Yi Lei studied creative writing at the Lu Xun Academy and subsequently received a BA degree in Chinese literature from Peking University. In 1992, Yi Lei moved to Moscow, only returning to Tianjin in 2002.

Yi Lei published eight poetry collections in her lifetime; her work has been translated into Japanese, French, Italian, Russian, and English.
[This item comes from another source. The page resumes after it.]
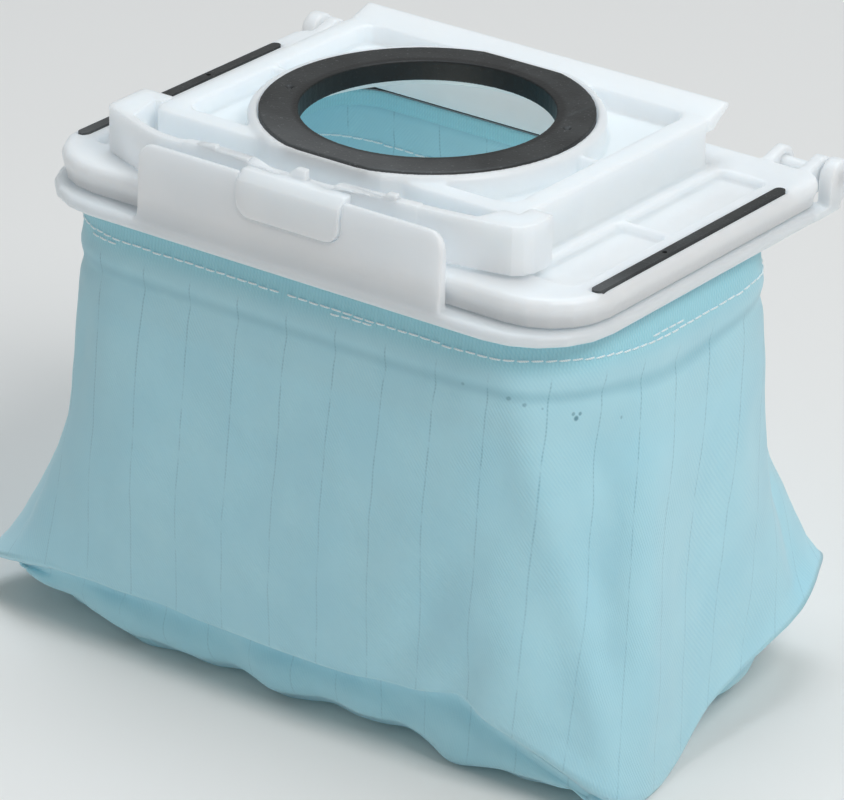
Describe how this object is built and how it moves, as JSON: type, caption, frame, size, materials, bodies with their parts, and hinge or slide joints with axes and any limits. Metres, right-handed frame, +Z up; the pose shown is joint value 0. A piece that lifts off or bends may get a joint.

In addition to her work as a poet, Yi Lei worked as a reporter for the Liberation Army, and as a staff member for the newspaper The Railway Corps.

===Awards===
Yi Lei was a recipient of the Zhuang Zhong Wen Literature Prize (also Zhuang Chongwen | 庄重文文学奖), a prize that is awarded every other year to a writer under the age of 40.

===Death===
Yi Lei died suddenly of a heart attack while on a 2018 trip to Iceland.

==Influences==
Yi Lei discovered the poems of Walt Whitman in her late twenties and a line of his ("I will not make a poem nor the least part of a poem but has reference to the soul"), "became lifelong guidance and sent her off the path of communist motifs."

==Translation==
Poet Tracy K. Smith asked Yi Lei, "through an intermediary", whether "she might translate her work with something less than literal fidelity, aiming for a 'similar spirit or feeling for readers of American English. After some back and forth, Yi Lei gave Smith permission to do just that. The two poets met in January 2014 at a restaurant in New York City's Chinatown. Smith worked with Changtai Bi, a longtime friend of Yi Lei's who taught English at a local college in Tianjin - Bi would translate Yi Lei's poems literally, Smith would then rework them to be more faithful sense-wise and Changtain Bi would then translate Smith's work back into Mandarin for Yi Lei's approval. This process was unexpectedly cut short by Yi Lei's death in 2018, but her works, as translated/interpreted by Smith and Changtai Bi, were published under the title My Name Will Grow Wide Like a Tree, the first major collection of Yi Lei's poems translated into English. It was shortlisted for the 2021 Griffin Poetry Prize.